The first fact is we have excess energy in the GRID that gets dumped and wasted every night. Charging Off Peak uses that waste energy with no new pollution or fuel needed. Utilities around the world can’t ramp down COAL 50%, Nuclear 20% or even hydro 10%.
The EV is the first smart GRID appliance that can use that excess with no inconvenience on the user. You don’t have to stay up until 2 am to dry your clothes or cook a meal. It’s a simple option in the EV to tell it when to charge.

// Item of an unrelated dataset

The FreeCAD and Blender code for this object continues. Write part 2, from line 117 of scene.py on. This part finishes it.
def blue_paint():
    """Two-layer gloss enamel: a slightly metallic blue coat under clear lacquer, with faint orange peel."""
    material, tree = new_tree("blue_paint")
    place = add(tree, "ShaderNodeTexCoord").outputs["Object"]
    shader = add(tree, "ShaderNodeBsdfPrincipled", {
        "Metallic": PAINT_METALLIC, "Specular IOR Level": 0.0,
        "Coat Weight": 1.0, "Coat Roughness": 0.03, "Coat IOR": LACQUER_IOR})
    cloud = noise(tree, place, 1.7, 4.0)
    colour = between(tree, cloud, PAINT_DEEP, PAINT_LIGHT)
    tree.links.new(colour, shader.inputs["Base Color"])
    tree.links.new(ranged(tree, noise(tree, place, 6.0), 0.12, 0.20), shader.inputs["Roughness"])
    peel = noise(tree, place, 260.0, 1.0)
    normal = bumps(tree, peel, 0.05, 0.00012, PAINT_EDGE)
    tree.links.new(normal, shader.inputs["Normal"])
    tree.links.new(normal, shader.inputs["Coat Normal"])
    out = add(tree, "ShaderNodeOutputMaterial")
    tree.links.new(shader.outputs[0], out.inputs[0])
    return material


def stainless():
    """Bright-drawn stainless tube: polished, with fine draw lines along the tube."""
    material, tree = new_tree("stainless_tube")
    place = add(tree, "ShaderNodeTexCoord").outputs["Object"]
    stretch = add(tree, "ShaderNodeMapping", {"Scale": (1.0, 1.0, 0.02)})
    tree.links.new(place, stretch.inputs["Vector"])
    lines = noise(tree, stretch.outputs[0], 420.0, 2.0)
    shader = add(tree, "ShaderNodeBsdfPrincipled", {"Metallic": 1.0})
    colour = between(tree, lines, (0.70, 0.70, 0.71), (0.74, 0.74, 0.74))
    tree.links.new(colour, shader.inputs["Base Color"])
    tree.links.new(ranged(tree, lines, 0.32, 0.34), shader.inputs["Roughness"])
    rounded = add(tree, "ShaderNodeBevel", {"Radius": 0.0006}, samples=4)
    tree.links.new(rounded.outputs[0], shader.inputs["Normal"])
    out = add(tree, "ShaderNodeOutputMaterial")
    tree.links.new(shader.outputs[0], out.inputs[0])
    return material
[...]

The 2nd fact is an EV is much more efficient than any other vehicle. An EV even makes energy while stopping or slowing down on hills. No other vehicle can do that.
Jim,
Forgive the c/p, but I’ve already responded to the issue of efficiency:
A motor is not an engine. They don’t do the same thing, and thus cannot be compared in terms of efficiency. The motor uses electricity, which is a carrier of energy that was originally converted from coal or natural gas. The ICE in the vehicle directly converts fossil energy to mechanical energy.
In order to correctly compare the two, you have to include the efficiency of the coal power plant (~31%), then include the line losses (8-10%), the battery charging losses (~10-20%), the battery “leakage” (~1%), the battery discharge losses (~8%), and THEN the ~90-95% efficiency of the motor. There is no ICE engine made within the last decade that comes close to the horrible inefficiencies of EV’s. Nor is there an ICE vehicle that pollutes more than a similarly-sized EV (please note the caveat “similarly sized” and don’t compare the Hummer II with the Nissan Leaf).
An HEV also uses regenerative breaking, and as it is a lighter vehicle (for similar size catagory), this will result in less energy being used, and less energy being lost, within these breaking/accelerating cycles.
As for the other issue, yes tremendous amounts of energy are wasted, but that energy is wasted in very few specific regions. A person buying a car in LA, which has effectively zero waste and/or curtailed energy, will do nothing to help alleviate the excess energy problems faced by the West Texas grid at night. It just doesn’t work that way.